The ATO's official superannuation page is the most reliable source for understanding your eligibility and conditions of release.
Common Superannuation Mistakes to Avoid
Even well-intentioned savers make avoidable errors with their super. Here are a few to watch out for:
- Sticking with the default fund without reviewing it — your employer's default may not be the best option for your situation
- Ignoring insurance inside super — many funds include life and disability cover, but you need to check whether it is adequate
- Not updating your beneficiaries — superannuation does not automatically form part of your estate, so you need to nominate who receives it if you die
- Forgetting about lost super — millions of dollars sit in unclaimed super accounts across Australia every year
Conclusion
Superannuation is Australia's most powerful and tax-efficient retirement savings tool, and yet most people treat it as an afterthought rather than the financial cornerstone it truly is.
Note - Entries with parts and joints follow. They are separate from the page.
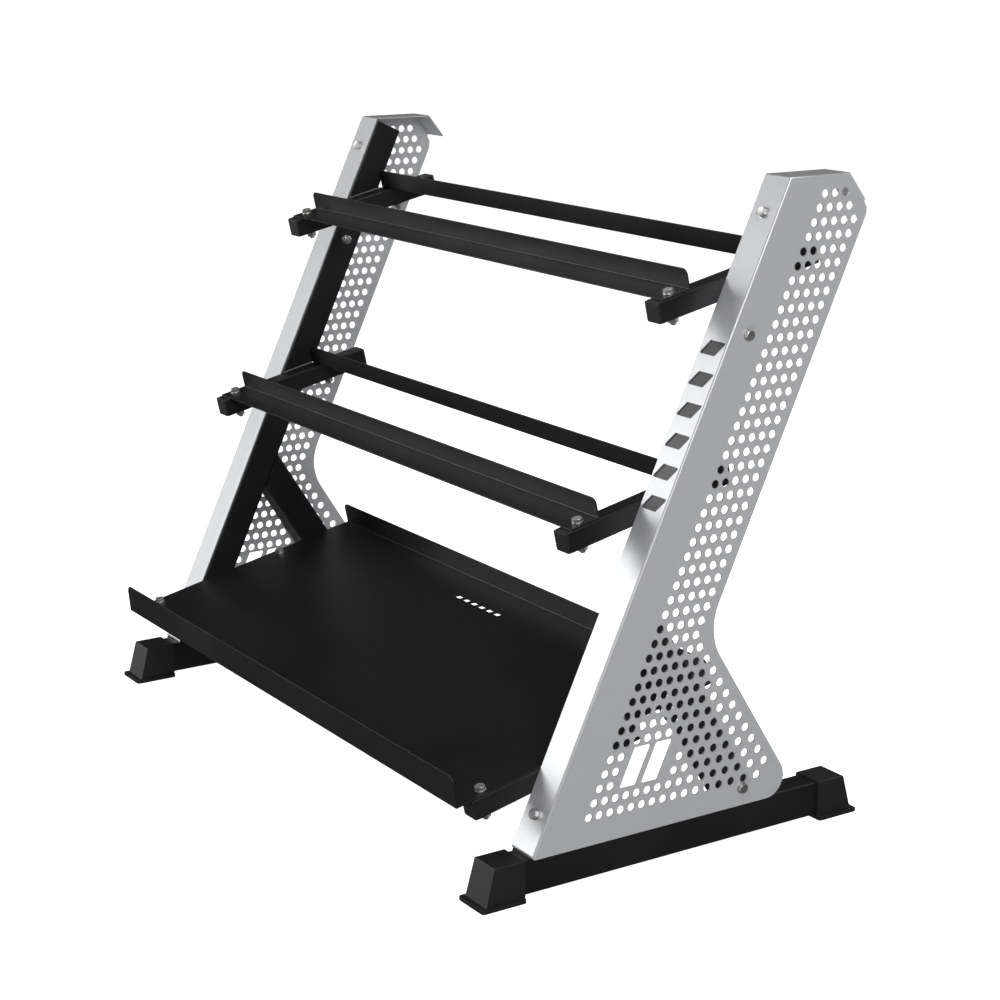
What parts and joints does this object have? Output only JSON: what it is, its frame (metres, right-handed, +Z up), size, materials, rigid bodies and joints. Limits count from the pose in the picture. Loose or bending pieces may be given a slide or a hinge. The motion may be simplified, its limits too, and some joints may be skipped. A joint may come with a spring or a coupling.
{
  "type": "dumbbell rack",
  "caption": "Free-standing tiered dumbbell rack: leaning square-tube posts on base beams, perforated side panels, angle rails on tilted arms and a deep bottom tray.",
  "frame": {"origin": "on the floor, under the middle of the rack's bounding box", "axes": "+X along the rack towards its right-hand side panel, +Y from the front to the back, +Z up"},
  "size_m": [1.1518, 0.6568, 0.9286],
  "materials": {
    "silver_powder_coat": "satin light grey powder coat",
    "black_powder_coat": "satin black powder coat",
    "black_plastic": "matt moulded black plastic",
    "zinc_steel": "bright zinc plate"
  },
  "bodies": {
    "root": {"bottom_left_arm": "black_powder_coat", "bottom_left_arm_front_cap": "black_plastic", "bottom_left_arm_rear_cap": "black_plastic", "bottom_right_arm": "black_powder_coat", "bottom_right_arm_front_cap": "black_plastic", "bottom_right_arm_rear_cap": "black_plastic", "brace_side_bolts": "zinc_steel", "brace_side_nuts": "zinc_steel", "brace_side_washers": "zinc_steel", "flange_bolts": "zinc_steel", "flange_washers": "zinc_steel", "flange_weld_nuts": "zinc_steel", "front_left_foot": "black_plastic", "front_right_foot": "black_plastic", "left_base_beam": "black_powder_coat", "left_brace": "black_powder_coat", "left_post": "black_powder_coat", "left_side_panel": "silver_powder_coat", "middle_front_rail": "black_powder_coat", "middle_front_rail_bolts": "zinc_steel", "middle_front_rail_nuts": "zinc_steel", "middle_front_rail_washers": "zinc_steel", "middle_left_arm": "black_powder_coat", "middle_left_arm_front_cap": "black_plastic", "middle_left_arm_rear_cap": "black_plastic", "middle_rear_rail": "black_powder_coat", "middle_rear_rail_bolts": "zinc_steel", "middle_rear_rail_nuts": "zinc_steel", "middle_rear_rail_washers": "zinc_steel", "middle_right_arm": "black_powder_coat", "middle_right_arm_front_cap": "black_plastic", "middle_right_arm_rear_cap": "black_plastic", "post_side_bolts": "zinc_steel", "post_side_nuts": "zinc_steel", "post_side_washers": "zinc_steel", "rear_left_foot": "black_plastic", "rear_right_foot": "black_plastic", "right_base_beam": "black_powder_coat", "right_brace": "black_powder_coat", "right_post": "black_powder_coat", "right_side_panel": "silver_powder_coat", "top_front_rail": "black_powder_coat", "top_front_rail_bolts": "zinc_steel", "top_front_rail_nuts": "zinc_steel", "top_front_rail_washers": "zinc_steel", "top_left_arm": "black_powder_coat", "top_left_arm_front_cap": "black_plastic", "top_left_arm_rear_cap": "black_plastic", "top_rear_rail": "black_powder_coat", "top_rear_rail_bolts": "zinc_steel", "top_rear_rail_nuts": "zinc_steel", "top_rear_rail_washers": "zinc_steel", "top_right_arm": "black_powder_coat", "top_right_arm_front_cap": "black_plastic", "top_right_arm_rear_cap": "black_plastic", "tray": "black_powder_coat", "tray_bolts": "zinc_steel", "tray_nuts": "zinc_steel", "tray_washers": "zinc_steel"}
  },
  "joints": []
}
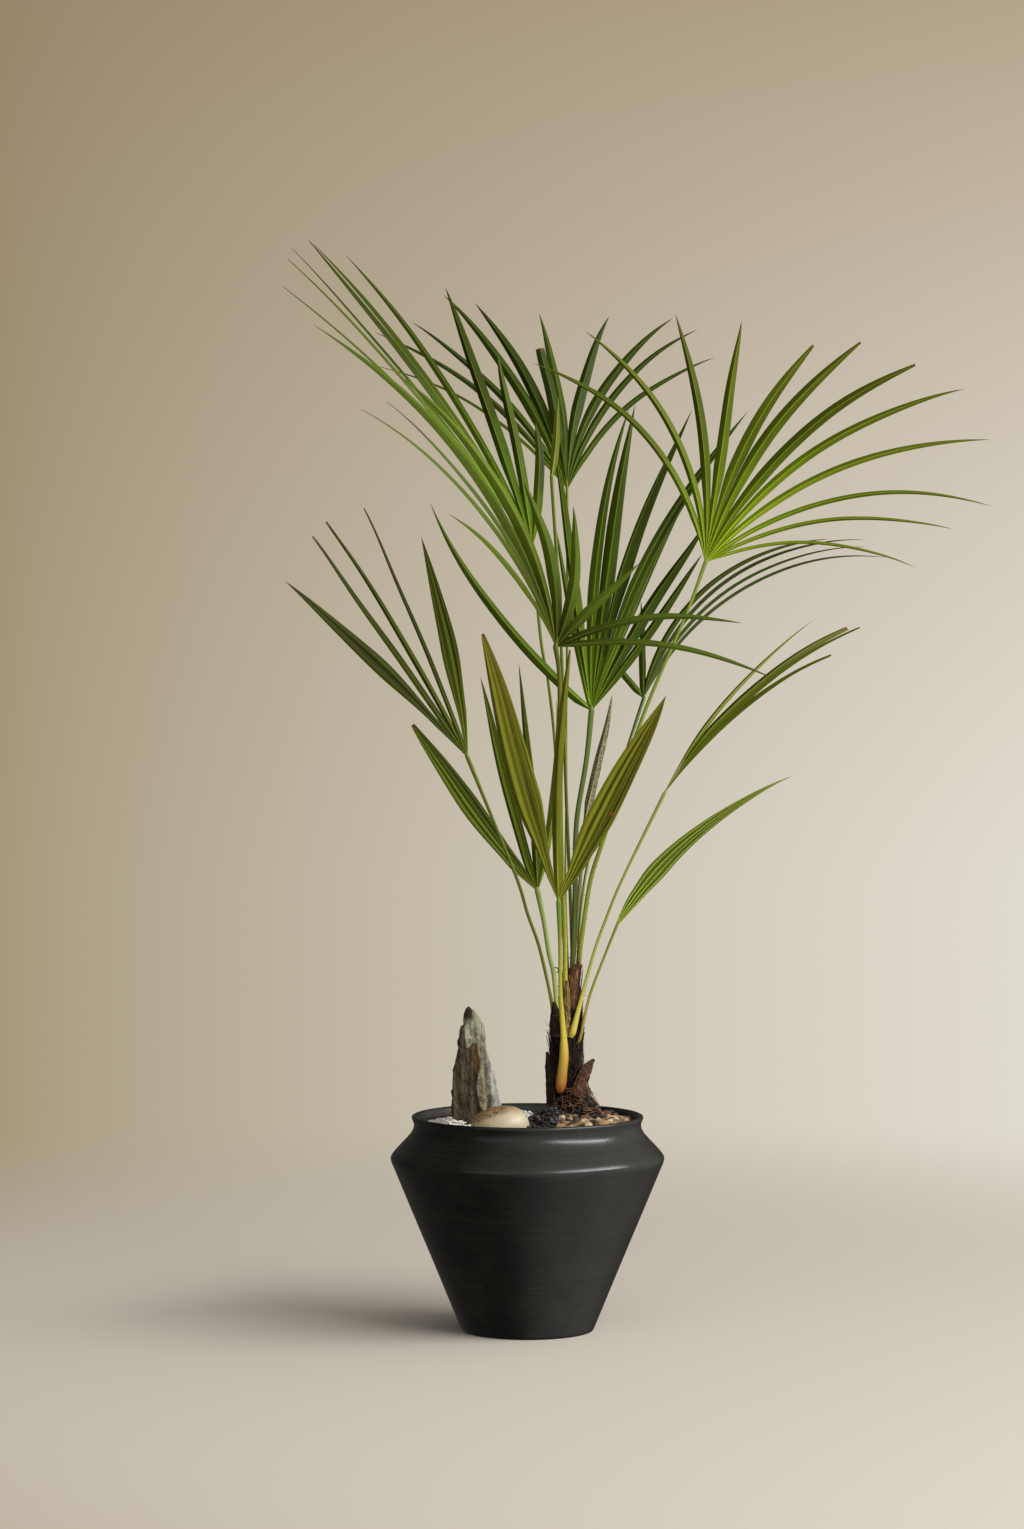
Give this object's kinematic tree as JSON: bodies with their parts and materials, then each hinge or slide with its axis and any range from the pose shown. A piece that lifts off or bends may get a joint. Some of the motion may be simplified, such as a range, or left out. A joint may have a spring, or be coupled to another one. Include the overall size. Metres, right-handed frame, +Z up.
{
  "type": "potted fan palm",
  "caption": "Young fan palm with pleated, split leaves on long stalks from a fibrous trunk, in a round black pot with coloured gravels, a standing stone and a pebble.",
  "frame": {"origin": "centre of the underside of the pot, on the surface it stands on", "axes": "+Z up along the pot's axis, +Y away from the front of the plant, +X to the right seen from the front"},
  "size_m": [0.5548, 0.4389, 0.879],
  "materials": {
    "black_ceramic": "matte black glaze with faint turning lines",
    "soil": "dark moist potting mix",
    "white_gravel": "white and cream chips",
    "black_gravel": "angular black chips",
    "tan_gravel": "angular tan and grey chips",
    "slate": "layered slate, grey-green with rust and cream bands",
    "cream_stone": "smooth cream pebble with brown specks",
    "fibre": "rough dark brown palm fibre",
    "dry_leaf": "dry brown leaf",
    "leaf_green": "satin pleated green leaf",
    "stalk_green": "satin green to yellow leaf stalk"
  },
  "bodies": {
    "root": {"pot": "black_ceramic", "soil": "soil", "gravel_white": "white_gravel", "gravel_black": "black_gravel", "gravel_tan": "tan_gravel", "standing_stone": "slate", "pebble": "cream_stone", "trunk": "fibre", "leaf_base_right": "dry_leaf", "leaf_base_left": "dry_leaf", "stalk_right_high": "stalk_green", "blade_right_high": "leaf_green", "stalk_centre": "stalk_green", "blade_centre": "leaf_green", "stalk_left_high": "stalk_green", "blade_left_high": "leaf_green", "stalk_front": "stalk_green", "blade_front": "leaf_green", "stalk_low_front": "stalk_green", "blade_low_front": "leaf_green", "stalk_low_left": "stalk_green", "blade_low_left": "leaf_green", "stalk_left": "stalk_green", "blade_left": "leaf_green", "stalk_low_right": "stalk_green", "blade_low_right": "leaf_green", "stalk_right_low": "stalk_green", "blade_right_low": "leaf_green", "stalk_right_back": "stalk_green", "blade_right_back": "leaf_green", "stalk_top_back": "stalk_green", "blade_top_back": "leaf_green", "stalk_dry": "dry_leaf", "blade_dry": "dry_leaf", "stalk_spear": "stalk_green", "blade_spear": "leaf_green"}
  },
  "joints": []
}
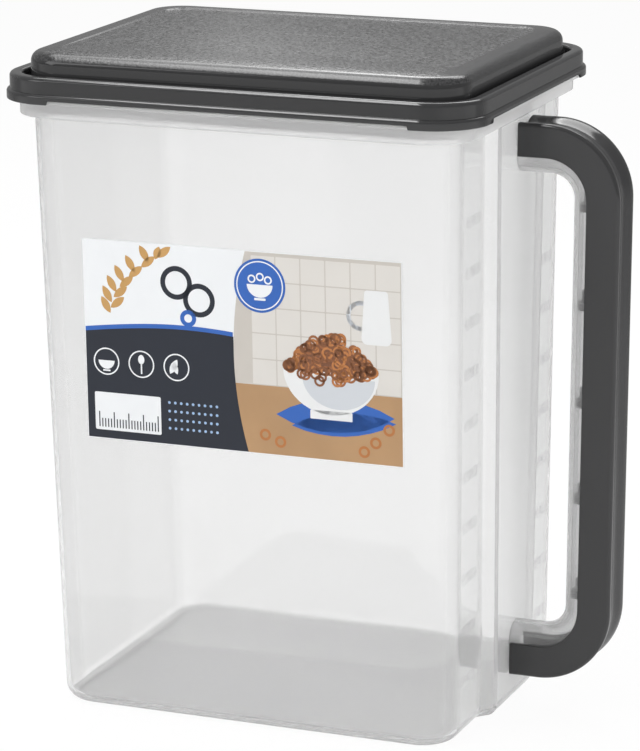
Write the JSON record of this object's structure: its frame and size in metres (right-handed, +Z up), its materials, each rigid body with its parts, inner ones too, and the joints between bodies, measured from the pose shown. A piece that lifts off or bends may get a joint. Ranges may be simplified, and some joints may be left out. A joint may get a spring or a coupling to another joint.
{
  "type": "handled dry food keeper",
  "caption": "Tall clear tapered food keeper with a closed C handle, dark grip shell, lift-out pour spout and press-on lid.",
  "frame": {"origin": "middle of the flat foot, under the middle of the rim", "axes": "+X along the keeper towards the handle, -Y the label side, +Z up"},
  "size_m": [0.2978, 0.1974, 0.3363],
  "materials": {
    "clear_tub": "translucent polypropylene, glossy outside",
    "clear_core": "translucent polypropylene, glossy",
    "dark_grip": "fine satin",
    "clear_spout": "translucent polypropylene, glossy",
    "dark_lid": "fine leather-like grain on the top, satin sides",
    "label_film": null
  },
  "bodies": {
    "keeper": {"tub": "clear_tub", "handle_core": "clear_core", "grip": "dark_grip", "label": "label_film"},
    "spout": {"spout_insert": "clear_spout"},
    "lid": {"lid": "dark_lid"}
  },
  "joints": [
    {"name": "spout_lift", "type": "slide", "parent": "keeper", "child": "spout", "axis": [0, 0, 1], "range_m": [0, 0.06]},
    {"name": "lid_lift", "type": "slide", "parent": "spout", "child": "lid", "axis": [0, 0, 1], "range_m": [0, 0.08]}
  ]
}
By understanding how the super guarantee works, making smart use of concessional and non-concessional contributions, taking advantage of government schemes like the co-contribution, choosing the right investment option, and consolidating lost accounts, any Australian can significantly improve their retirement outcome. The earlier you engage with your super and the more consistent you are with voluntary contributions, the more time compound growth has to do the heavy lifting. Start with one or two strategies from this guide, review your fund's performance, and treat your superannuation balance with the same seriousness you give any other major financial decision.